• **DATASET ROWS**:

**********

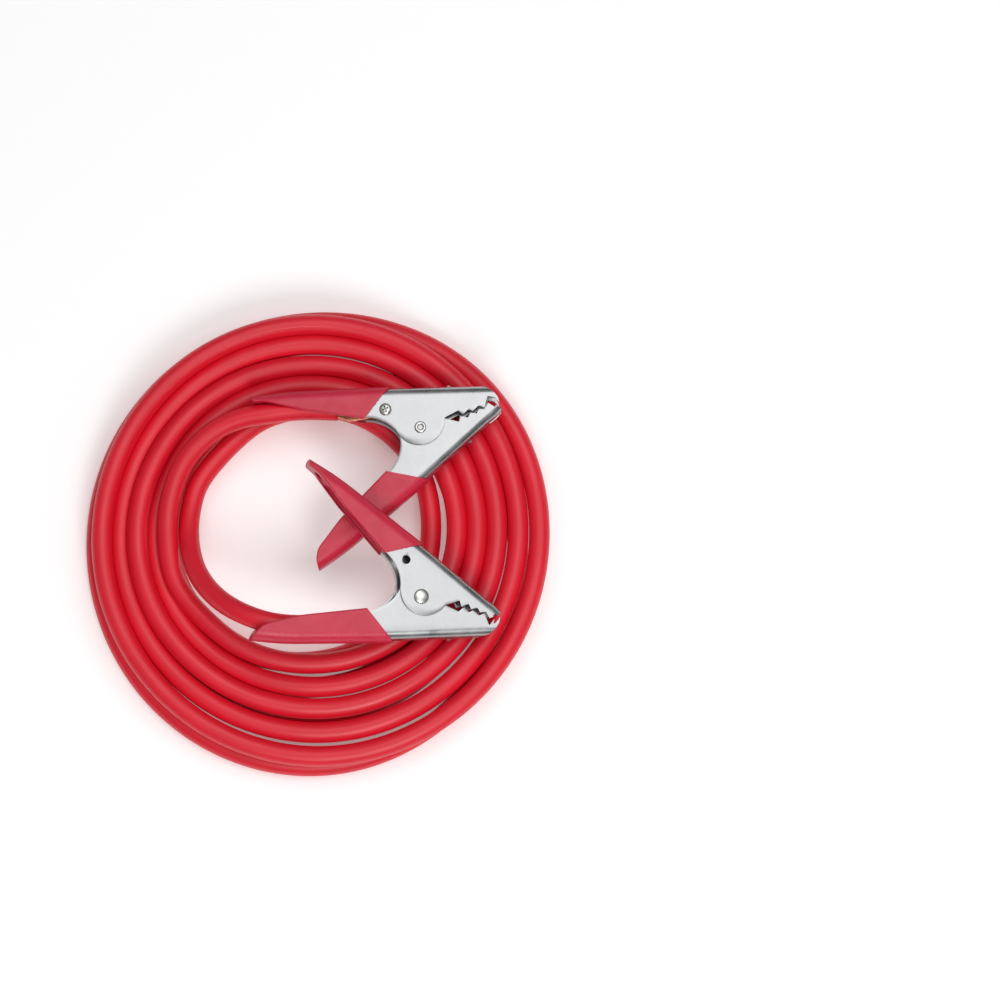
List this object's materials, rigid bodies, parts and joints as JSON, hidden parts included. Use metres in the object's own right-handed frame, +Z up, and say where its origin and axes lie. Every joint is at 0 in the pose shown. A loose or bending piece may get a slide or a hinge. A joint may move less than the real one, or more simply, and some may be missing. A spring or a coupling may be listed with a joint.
{
  "type": "car jumper cable",
  "caption": "Heavy red starter cable wound into a flat two-layer coil, with a toothed steel spring clamp in red vinyl grips on each end, both clamps lying across the coil.",
  "frame": {"origin": "on the floor under the middle of the coil", "axes": "+Z up through the coil's middle, +X to the right and +Y away from the viewer as the picture is seen from above"},
  "size_m": [0.353, 0.353, 0.0955],
  "materials": {
    "jacket": "smooth semi-gloss red jacket",
    "grip_vinyl": "dipped red vinyl, satin",
    "jaw_steel": "bright zinc plated sheet",
    "fastener_steel": "plated, darker in the recesses",
    "spring_steel": "oiled spring wire",
    "copper": "bare stranded copper"
  },
  "bodies": {
    "root": {"cable_coil": "jacket", "cable_lead_1": "jacket", "cable_lead_2": "jacket", "clamp_1_cable_jaw": "jaw_steel", "clamp_1_cable_grip": "grip_vinyl", "clamp_1_rivet": "fastener_steel", "clamp_1_spring": "spring_steel", "clamp_1_screw": "fastener_steel", "clamp_1_conductor": "copper", "clamp_2_cable_jaw": "jaw_steel", "clamp_2_cable_grip": "grip_vinyl", "clamp_2_rivet": "fastener_steel", "clamp_2_spring": "spring_steel", "clamp_2_screw": "fastener_steel", "clamp_2_conductor": "copper"},
    "clamp_1_free": {"clamp_1_free_jaw": "jaw_steel", "clamp_1_free_grip": "grip_vinyl"},
    "clamp_2_free": {"clamp_2_free_jaw": "jaw_steel", "clamp_2_free_grip": "grip_vinyl"}
  },
  "joints": [
    {"name": "clamp_1_pivot", "type": "hinge", "parent": "root", "child": "clamp_1_free", "pos_m": [0.0783, 0.0781, 0.04475], "axis": [0, 0, -1], "range_deg": [0, 32], "stiffness_Nm_per_rad": 2.5, "springref_deg": -14.32, "deforming": ["clamp_1_spring"]},
    {"name": "clamp_2_pivot", "type": "hinge", "parent": "root", "child": "clamp_2_free", "pos_m": [0.0772, -0.0511, 0.0577], "axis": [0.2392, -0.074, 0.9681], "range_deg": [0, 32], "stiffness_Nm_per_rad": 2.5, "springref_deg": -14.32, "deforming": ["clamp_2_spring"]}
  ]
}
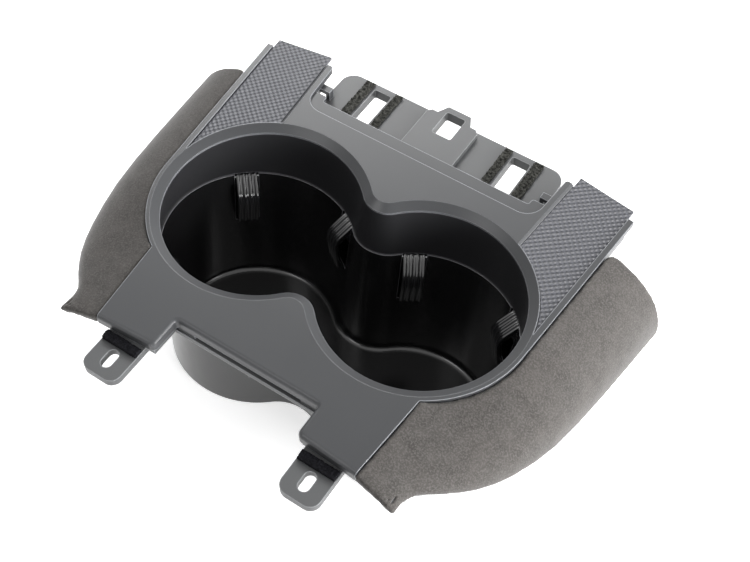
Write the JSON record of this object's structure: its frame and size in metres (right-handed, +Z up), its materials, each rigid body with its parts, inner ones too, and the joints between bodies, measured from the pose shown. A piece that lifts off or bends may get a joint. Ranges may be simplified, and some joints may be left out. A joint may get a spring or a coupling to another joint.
{
  "type": "twin cup holder for a car centre console",
  "caption": "Twin cup holder for a car's console: figure-of-eight tub with sprung grip fingers, grey trim plate and suede side panels.",
  "frame": {"origin": "on the flat bottom of the cups, midway between them", "axes": "+Z up along the cups' axes, +X to the right cup, +Y to the rear flange; the top panel rises 7.4 degrees to the rear"},
  "size_m": [0.232, 0.1842, 0.0947],
  "materials": {
    "trim_grey": "satin moulded plastic with a fine grain",
    "inlay_grey": "satin, embossed with a fine diamond weave",
    "cup_black": "smooth satin black",
    "carrier_grey": "satin moulded plastic",
    "core_black": "plain moulded plastic",
    "suede": "brushed artificial suede, mottled nap",
    "felt": "pressed felt strip",
    "foam": "open cell foam",
    "finger_black": "glossy black",
    "spring_steel": "bright spring strip",
    "pin_steel": "ground pin",
    "screw_steel": "black coated"
  },
  "bodies": {
    "holder": {"trim_plate": "trim_grey", "inlay_left": "inlay_grey", "inlay_right": "inlay_grey", "cup_collar": "cup_black", "cup_tub": "cup_black", "carrier_frame": "carrier_grey", "side_panel_core_left": "core_black", "side_panel_core_right": "core_black", "suede_cover_left": "suede", "suede_cover_right": "suede", "felt_strip_outer_left": "felt", "felt_strip_inner_left": "felt", "felt_strip_inner_right": "felt", "felt_strip_outer_right": "felt", "foam_pad_left": "foam", "foam_pad_right": "foam", "hinge_pins": "pin_steel", "trim_screws": "screw_steel", "finger_spring_left_rear_outer": "spring_steel", "finger_spring_left_rear_inner": "spring_steel", "finger_spring_left_front_outer": "spring_steel", "finger_spring_left_front_inner": "spring_steel", "finger_spring_right_rear_outer": "spring_steel", "finger_spring_right_rear_inner": "spring_steel", "finger_spring_right_front_outer": "spring_steel", "finger_spring_right_front_inner": "spring_steel"},
    "finger_left_rear_outer": {"grip_finger_left_rear_outer": "finger_black"},
    "finger_left_rear_inner": {"grip_finger_left_rear_inner": "finger_black"},
    "finger_left_front_outer": {"grip_finger_left_front_outer": "finger_black"},
    "finger_left_front_inner": {"grip_finger_left_front_inner": "finger_black"},
    "finger_right_rear_outer": {"grip_finger_right_rear_outer": "finger_black"},
    "finger_right_rear_inner": {"grip_finger_right_rear_inner": "finger_black"},
    "finger_right_front_outer": {"grip_finger_right_front_outer": "finger_black"},
    "finger_right_front_inner": {"grip_finger_right_front_inner": "finger_black"}
  },
  "joints": [
    {"name": "finger_left_rear_outer_hinge", "type": "hinge", "parent": "holder", "child": "finger_left_rear_outer", "pos_m": [-0.06826, 0.02963, 0.0599], "axis": [0.7157, 0.6984, 0], "range_deg": [0, 28], "stiffness_Nm_per_rad": 0.03, "springref_deg": -11.46, "deforming": ["finger_spring_left_rear_outer"]},
    {"name": "finger_left_rear_inner_hinge", "type": "hinge", "parent": "holder", "child": "finger_left_rear_inner", "pos_m": [-0.0159, 0.03412, 0.0599], "axis": [0.8241, -0.5664, 0], "range_deg": [0, 28], "stiffness_Nm_per_rad": 0.03, "springref_deg": -11.46, "deforming": ["finger_spring_left_rear_inner"]},
    {"name": "finger_left_front_outer_hinge", "type": "hinge", "parent": "holder", "child": "finger_left_front_outer", "pos_m": [-0.06596, -0.03171, 0.0599], "axis": [-0.766, 0.6428, 0], "range_deg": [0, 28], "stiffness_Nm_per_rad": 0.03, "springref_deg": -11.46, "deforming": ["finger_spring_left_front_outer"]},
    {"name": "finger_left_front_inner_hinge", "type": "hinge", "parent": "holder", "child": "finger_left_front_inner", "pos_m": [-0.01274, -0.03171, 0.0599], "axis": [-0.766, -0.6428, 0], "range_deg": [0, 28], "stiffness_Nm_per_rad": 0.03, "springref_deg": -11.46, "deforming": ["finger_spring_left_front_inner"]},
    {"name": "finger_right_rear_outer_hinge", "type": "hinge", "parent": "holder", "child": "finger_right_rear_outer", "pos_m": [0.06826, 0.02963, 0.0599], "axis": [0.7157, -0.6984, 0], "range_deg": [0, 28], "stiffness_Nm_per_rad": 0.03, "springref_deg": -11.46, "deforming": ["finger_spring_right_rear_outer"]},
    {"name": "finger_right_rear_inner_hinge", "type": "hinge", "parent": "holder", "child": "finger_right_rear_inner", "pos_m": [0.0159, 0.03412, 0.0599], "axis": [0.8241, 0.5664, 0], "range_deg": [0, 28], "stiffness_Nm_per_rad": 0.03, "springref_deg": -11.46, "deforming": ["finger_spring_right_rear_inner"]},
    {"name": "finger_right_front_outer_hinge", "type": "hinge", "parent": "holder", "child": "finger_right_front_outer", "pos_m": [0.06596, -0.03171, 0.0599], "axis": [-0.766, -0.6428, 0], "range_deg": [0, 28], "stiffness_Nm_per_rad": 0.03, "springref_deg": -11.46, "deforming": ["finger_spring_right_front_outer"]},
    {"name": "finger_right_front_inner_hinge", "type": "hinge", "parent": "holder", "child": "finger_right_front_inner", "pos_m": [0.01274, -0.03171, 0.0599], "axis": [-0.766, 0.6428, 0], "range_deg": [0, 28], "stiffness_Nm_per_rad": 0.03, "springref_deg": -11.46, "deforming": ["finger_spring_right_front_inner"]}
  ]
}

**********

• **WRITTEN EXERCISE**: Select all lines in the listing above where the word "this" appears, and show them.

• **WORKED SOLUTION**:
List this object's materials, rigid bodies, parts and joints as JSON, hidden parts included. Use metres in the object's own right-handed frame, +Z up, and say where its origin and axes lie. Every joint is at 0 in the pose shown. A loose or bending piece may get a slide or a hinge. A joint may move less than the real one, or more simply, and some may be missing. A spring or a coupling may be listed with a joint.
Write the JSON record of this object's structure: its frame and size in metres (right-handed, +Z up), its materials, each rigid body with its parts, inner ones too, and the joints between bodies, measured from the pose shown. A piece that lifts off or bends may get a joint. Ranges may be simplified, and some joints may be left out. A joint may get a spring or a coupling to another joint.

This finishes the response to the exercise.